Die vom Antragsteller vorgelegte Erklärung seiner Vermieterin vom 14. März 2007 ist nicht geeignet, die vom Senat gewonnene Einschätzung zu erschüttern. Soweit die Vermieterin darin angegeben hat, der Antragsteller lebe allein in der hier in Rede stehenden Wohnung, er habe noch nie einen Untermieter gehabt und er habe auch noch nie um die Genehmigung gebeten, einen Untermieter aufnehmen zu dürfen, spiegelt diese Erklärung zunächst einmal den Stand der Vertragsbeziehungen zwischen dem Antragsteller und der Vermieterin wieder. Selbst wenn der Erklärungswert dieser Äußerungen sich darin nicht erschöpft haben sollte, sondern ihnen darüber hinaus die Behauptung entnommen werden könnte, dass der Antragsteller auch tatsächlich die Wohnung aktuell zu Wohnzwecken nutze, müsste ihnen schon deshalb jeglicher Beweiswert abgesprochen werden, weil die Erklärung selbst keinerlei Hinweise darauf enthält, worauf die Vermieterin ihr Wissen insoweit stützt. Es ist auch nicht so, dass es sich dem Senat anhand außerhalb dieser Erklärung liegender Umstände aufdrängen müsste, worauf sich ein entsprechendes Wissen der Vermieterin über die tatsächlichen Wohnverhältnisse gründet.
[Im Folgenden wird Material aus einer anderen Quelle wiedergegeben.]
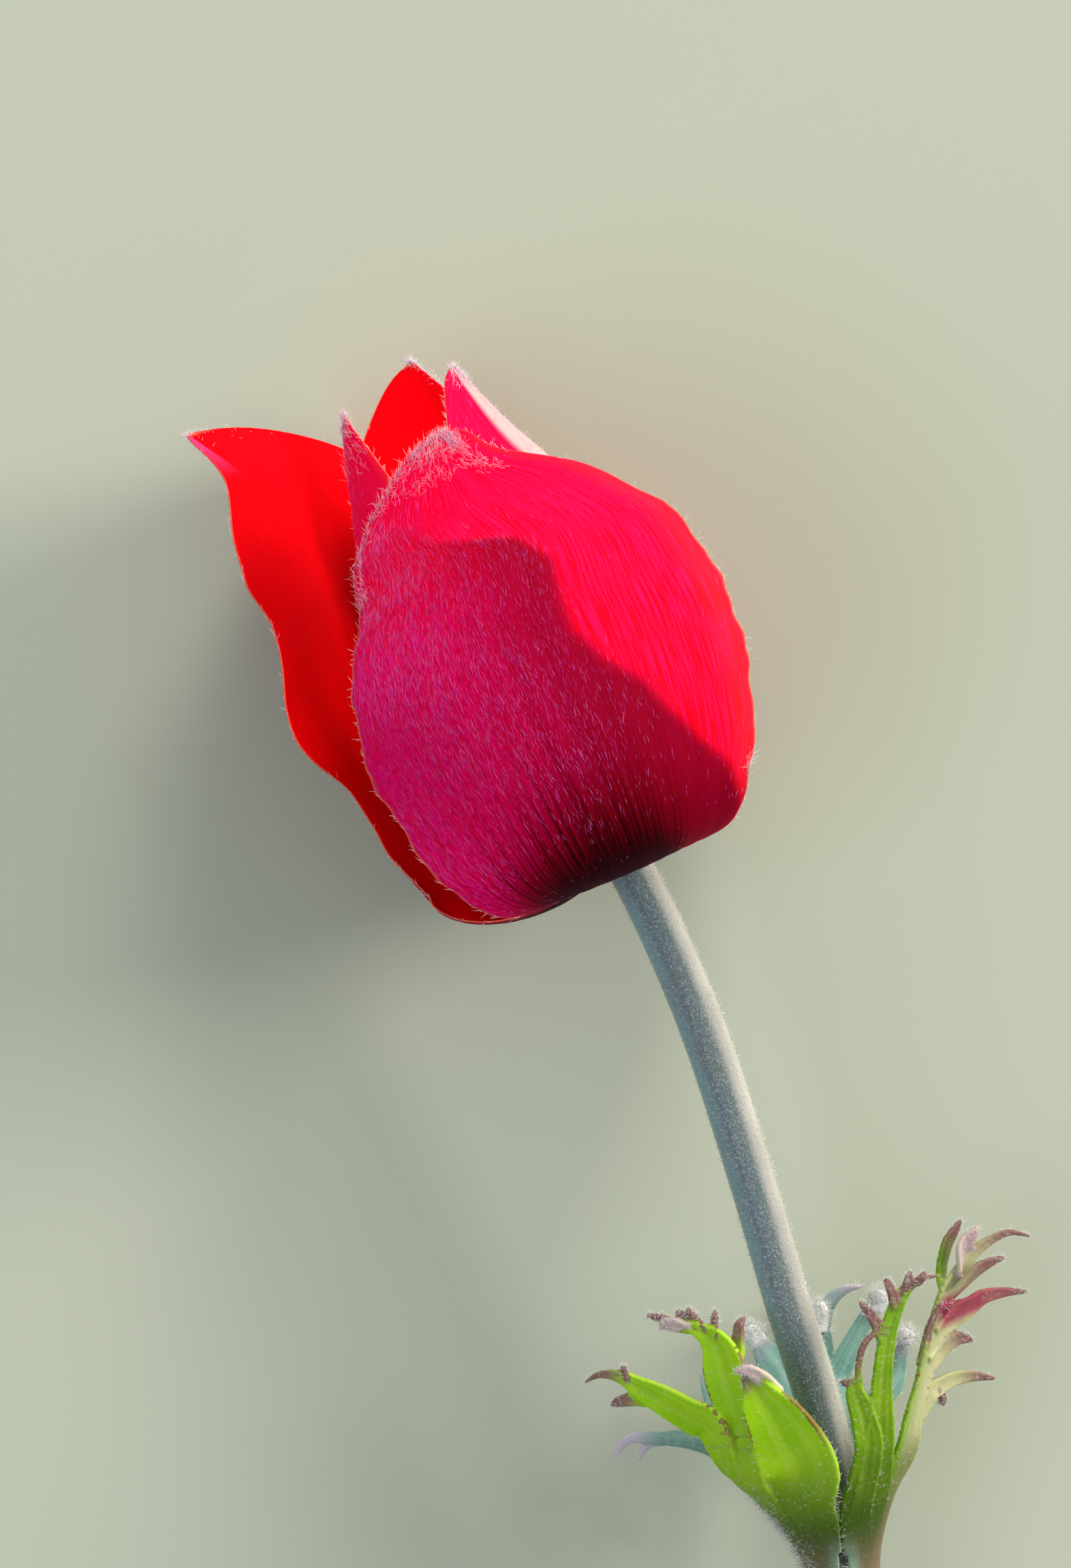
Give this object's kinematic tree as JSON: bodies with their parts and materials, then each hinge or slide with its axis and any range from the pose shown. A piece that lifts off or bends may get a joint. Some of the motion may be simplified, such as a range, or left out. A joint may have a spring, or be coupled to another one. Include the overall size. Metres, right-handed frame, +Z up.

Denn die Vermieterin bewohnt keineswegs selbst eine Wohnung in der E, sondern am E in Berlin.

Mangels hinreichender Erfolgsaussicht des Begehrens war auch der der Antrag auf Gewährung von Prozesskostenhilfe für das Beschwerdeverfahren unter Beiordnung eines Rechtsanwalts zurückzuweisen (§ 73a Abs. 1 Satz 1 SGG iVm § 114 Zivilprozessordnung).

Die Kostenentscheidung beruht auf § 193 SGG.

Der Beschluss kann nicht mit einer Beschwerde an das Bundessozialgericht angefochten werden (§ 177 SGG).